Label

Rabu, 10 Juni 2009

Teater Oranye, Jambi ‘Demam’


Oleh: Phie2t

Kesenian tradisional adalah suatu bentuk seni yang bersumber dan berakar serta telah dirasakan sebagai milik sendiri oleh masyarakat lingkungannya. Pengolahannya dirasakan atas cita rasa masyarakat lingkungannya. Cita rasa di sini memiliki pengertian yang luas, termasuk “nilai kehidupan tradisi”, pandangan hidup, pendekatan falsafah, rasa etis dan estetis serta ungkapan budaya lingkungan. Hasil kesenian tradisional biasanya diterima sebagai tradisi, pewarisan yang dilimpahkan dari angkatan tua kepada angkatan muda.
Entah apa jadinya jika pelimpahan warisan itu tidak terjadi sampai hari ini. Remaja yang suka dengan musik rock, remaja yang suka aliran musik R&B dan masih banyak yang lainnya hanya tahu dengan nuansa ke-barat-baratannya saja. Tidak banyak yang tahu dan ingin tahu kesenian tradisionalnya.
Walau pada dasarnya kesenian tradisional merupakan media hiburan dan diselenggarakan untuk upacara keagamaan saja, tetapi kesenian tradisonal juga mempunyai daya tarik tersendiri jika nikmati. Berangkat dari pemahaman inilah, Ari Ce’ Gu (dari teater Oranye-Jambi) begitu ia disapa oleh banyak orang, mempersembahkan karyanya pada event Pekan Apresiasi Teater III, tanggal 21 Januari 2008 di Auditorium Boestanul Arifin Adam STSI Padangpanjang.
Sesuai dengan tema yang diusung panitia PAT III kali ini yaitu Melihat Teater Indonesia dari Sumatera, pertunjukan ‘Demam’ yang digarap oleh Ari Ce’ Gu dapat memberikan apresiasi tentang kesenian tradisional Indonesia khususnya di Sumatera kepada audience pada malam itu.
Karya ‘demam’ merupakan kemasan yang segar bagi audience karena berangkat dari teater tutur yang berasal dari daerah Jambi (Dul Muluk). Karya ini bercerita tentang seorang pria yang mempunyai 2 orang anak dari 2 istri, yang mana sang anak lebih suka dengan hal-hal yang berbau modern dan ke-barat-baratan. Pria ini sebenarnya tidak menginginkan hal ini. Ia lebih suka jika anak-anaknya tahu dan bangga dengan kesenian tradisional yang tak kalah menariknya.
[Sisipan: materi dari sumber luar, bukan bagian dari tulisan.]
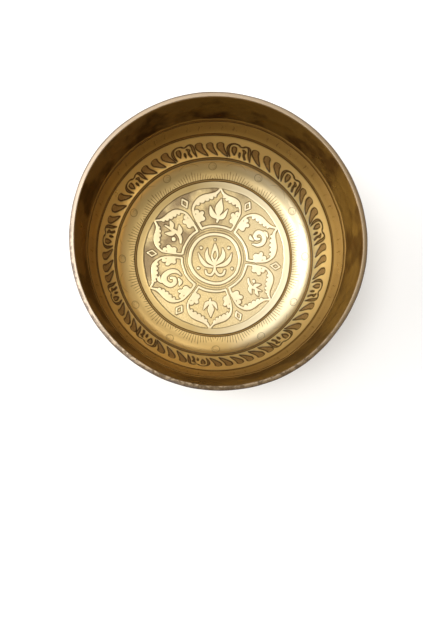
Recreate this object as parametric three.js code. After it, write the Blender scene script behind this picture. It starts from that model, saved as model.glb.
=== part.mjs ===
// A hand-hammered singing bowl: one sheet of brass raised into a bowl, its lip ground flat, with shallow
// lines turned into the inside. Millimetres, +Z up, origin at the middle of the face it rests on.
import * as THREE from "three";

// Driving dimensions
const RIM_DIAMETER = 200;
const HEIGHT = 96;
const WALL = 3.3; // the sheet, and so the width of the lip
const FLOOR_RADIUS = 61; // where the inside floor starts to turn up into the wall
const FLOOR_DISH = 1.0; // how much lower the middle of the inside floor is than that
const FULLNESS = 3; // exponent of the wall's curve: 2 is an ellipse, and more has a rounder, fuller turn
const LIP_CHAMFER = 0.5;

// Lines turned into the inside wall, each at a share of the wall's curve from floor to lip.
const TURNED_LINES = [
  { at: 0.046, width: 2.2, depth: 0.5 }, // round the medallion on the floor
  { at: 0.325, width: 2.0, depth: 0.4 }, // below the leaf border
  { at: 0.67, width: 2.0, depth: 0.4 }, // above it
  { at: 0.835, width: 1.6, depth: 0.3 }, // below the plain top of the wall
];

// Hammering leaves the bowl a little out of round: [waves round the bowl, swing at the lip, start in degrees].
const OUT_OF_ROUND = [
  [2, 0.7, 135],
  [3, 0.3, 20],
  [5, 0.15, 70],
  [7, 0.12, 200],
];

const AROUND = 72;
const OUTER_STEPS = 11;
const INNER_STEPS = 9;
const FLOOR_STEPS = 4;

const lipInnerRadius = RIM_DIAMETER / 2 - WALL;
const insideDepth = HEIGHT - WALL;

// The inside wall's curve, a quarter of a superellipse: share 0 is the floor's edge and 1 is the lip.
function curvePoint(share) {
  const angle = (share * Math.PI) / 2;
  const out = Math.sin(angle) ** (2 / FULLNESS);
  const down = Math.cos(angle) ** (2 / FULLNESS);
  return new THREE.Vector2(
    FLOOR_RADIUS + (lipInnerRadius - FLOOR_RADIUS) * out,
    WALL + insideDepth * (1 - down),
  );
}

// A point on that curve pushed into the metal, square to the curve.
function wallPoint(share, depth = 0) {
  const step = 1e-4;
  const before = curvePoint(Math.max(0, share - step));
  const after = curvePoint(Math.min(1, share + step));
  const along = after.sub(before).normalize();
  const intoMetal = new THREE.Vector2(along.y, -along.x);
  return curvePoint(share).addScaledVector(intoMetal, depth);
}

// The share of the curve at a distance of half a width along it.
function halfShare(line) {
  const step = 1e-3;
  const perShare = curvePoint(line.at + step).distanceTo(curvePoint(line.at)) / step;
  return line.width / 2 / perShare;
}

function evenShares(steps) {
  return Array.from({ length: steps + 1 }, (_, i) => i / steps);
}

function outerProfile() {
  const wall = evenShares(OUTER_STEPS).map((share) => wallPoint(share, WALL));
  const lip = wall.pop();
  return [
    new THREE.Vector2(0, 0),
    new THREE.Vector2(FLOOR_RADIUS / 2, 0),
    ...wall.map((p) => p.setY(Math.max(0, p.y))),
    lip.clone().setY(HEIGHT - LIP_CHAMFER),
    lip.clone().setX(lip.x - LIP_CHAMFER),
  ];
}

// Down the inside: the lip's inner edge, the plain wall with its turned lines, then the dished floor.
function innerProfile() {
  const edge = curvePoint(1);
  const lip = [
    new THREE.Vector2(edge.x + LIP_CHAMFER, HEIGHT),
    new THREE.Vector2(edge.x, HEIGHT - LIP_CHAMFER),
  ];
  const lines = TURNED_LINES.map((line) => ({ ...line, half: halfShare(line) }));
  const clearOfLines = (share) => lines.every((line) => Math.abs(share - line.at) > 1.5 * line.half);
  const plain = evenShares(INNER_STEPS)
    .filter((share) => share < 1 && clearOfLines(share))
    .map((share) => ({ share, depth: 0 }));
  const cut = lines.flatMap(({ at, half, depth }) => [
    { share: at - half, depth: 0 },
    { share: at - half / 2, depth },
    { share: at + half / 2, depth },
    { share: at + half, depth: 0 },
  ]);
  const wall = [...plain, ...cut]
    .sort((a, b) => b.share - a.share)
    .map(({ share, depth }) => wallPoint(share, depth));
  const floor = evenShares(FLOOR_STEPS)
    .slice(1)
    .map((share) => {
      const radius = FLOOR_RADIUS * (1 - share);
      const dish = FLOOR_DISH * (1 - (radius / FLOOR_RADIUS) ** 2);
      return new THREE.Vector2(radius, WALL - dish);
    });
  return [...lip, ...wall, ...floor];
}

// Turns the lathe's Y axis up to Z and pushes the wall out of round, more towards the lip.
function hammered(geometry) {
  geometry.rotateX(Math.PI / 2);
  const position = geometry.getAttribute("position");
  const point = new THREE.Vector3();
  for (let i = 0; i < position.count; i++) {
    point.fromBufferAttribute(position, i);
    const angle = Math.atan2(point.y, point.x);
    const radius = Math.hypot(point.x, point.y);
    const swing = OUT_OF_ROUND.reduce(
      (sum, [waves, size, start]) => sum + size * Math.cos(waves * (angle - THREE.MathUtils.degToRad(start))),
      0,
    );
    const pushed = radius > 0 ? 1 + (swing * (point.z / HEIGHT) ** 2) / radius : 1;
    position.setXYZ(i, point.x * pushed, point.y * pushed, point.z);
  }
  geometry.computeBoundingBox();
  const middle = geometry.boundingBox.getCenter(new THREE.Vector3());
  return geometry.translate(-middle.x, -middle.y, 0);
}

function bowl() {
  const profile = [...outerProfile(), ...innerProfile()];
  const geometry = hammered(new THREE.LatheGeometry(profile, AROUND));
  const brass = new THREE.MeshStandardMaterial({ color: 0xb08d4f, roughness: 0.35, metalness: 1 });
  const mesh = new THREE.Mesh(geometry, brass);
  mesh.name = "bowl";
  return mesh;
}

const singingBowl = new THREE.Group();
singingBowl.add(bowl());

export default singingBowl;
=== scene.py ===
"""A hand-hammered brass singing bowl with an etched lotus medallion, seen from above on a white table."""

import math

import bpy
import numpy as np
from mathutils import Matrix, Vector


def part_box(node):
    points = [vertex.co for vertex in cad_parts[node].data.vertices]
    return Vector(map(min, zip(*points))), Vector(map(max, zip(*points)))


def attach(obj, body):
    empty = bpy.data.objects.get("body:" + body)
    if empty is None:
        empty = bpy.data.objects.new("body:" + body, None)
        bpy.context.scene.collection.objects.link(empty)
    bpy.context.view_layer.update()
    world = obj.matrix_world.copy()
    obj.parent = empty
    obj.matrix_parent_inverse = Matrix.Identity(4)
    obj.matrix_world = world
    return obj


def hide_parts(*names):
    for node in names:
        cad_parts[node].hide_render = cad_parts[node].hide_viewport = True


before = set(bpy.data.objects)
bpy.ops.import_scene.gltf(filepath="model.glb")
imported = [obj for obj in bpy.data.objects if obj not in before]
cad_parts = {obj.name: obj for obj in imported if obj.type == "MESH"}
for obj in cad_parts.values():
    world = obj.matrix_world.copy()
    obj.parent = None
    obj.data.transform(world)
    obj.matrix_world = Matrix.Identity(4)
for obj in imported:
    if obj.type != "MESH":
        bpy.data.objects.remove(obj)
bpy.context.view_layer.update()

# ---------------------------------------- dimensions, in millimetres

MM = 0.001
node_low, node_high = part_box("bowl")
RIM_RADIUS = (node_high[0] - node_low[0]) / 2 / MM
HEIGHT = (node_high[2] - node_low[2]) / MM
WALL = 3.3
FLOOR_RADIUS = 61.0
FLOOR_DISH = 1.0
FULLNESS = 3.0
LIP_INNER = RIM_RADIUS - WALL

# The swing of the rim out of round: waves round the bowl, swing at the lip, start in degrees.
OUT_OF_ROUND = [(2, 0.7, 135), (3, 0.3, 20), (5, 0.15, 70), (7, 0.12, 200)]

# Turned lines inside: share of the wall's curve, width, depth.
MEDALLION_LINE = (0.046, 2.0, 0.35)
BORDER_LOW_LINE = (0.325, 2.6, 0.35)
BORDER_HIGH_LINE = (0.670, 3.2, 0.35)
TOP_LINE = (0.835, 2.6, 0.3)
TOP_BEAD = (0.853, 3.0, -0.15)
TURNED = [MEDALLION_LINE, BORDER_LOW_LINE, BORDER_HIGH_LINE, TOP_LINE]

ETCH_DEPTH = 0.35
COLUMNS = 1536
ROW = 0.36

rng = np.random.default_rng(7)


# ---------------------------------------- small numeric helpers

FAR = 4.0  # distances from a shape are cut off here, in millimetres


def smooth(low, high, value):
    """0 below low and 1 above high, with an even slope between."""
    t = np.clip((value - low) / (high - low), 0, 1)
    return t * t * (3 - 2 * t)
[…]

Di samping itu persoalan lain datang ketika kedua istrinya tak lagi mau menerima pria ini karena kebangkrutan hidupnya dan hanya meninggalkan kesombongan masa lalu. Untuk membujuk para istri maka ia pura-pura ‘demam’.
Pementasan teater dari Teater Oranye ini tampil pada hari ketiga Pekan Apresiasi Teater (PAT) III, tepatnya pada hari Selasa, 21 Januari 2008 lalu. Pementasan nya melibatkan beberapa mahasiswa Jurusan Teater STSI Padangpanjang.
Banyak pesan moral yang disuguhkan oleh sutradara dalam karyanya. Sebuah tampilan sederhana namun sarat makna. Ada hal yang paling penting dalam pemetasan itu, bahwa kesenian tradisional itu tidak akan pernah pudar kapanpun juga.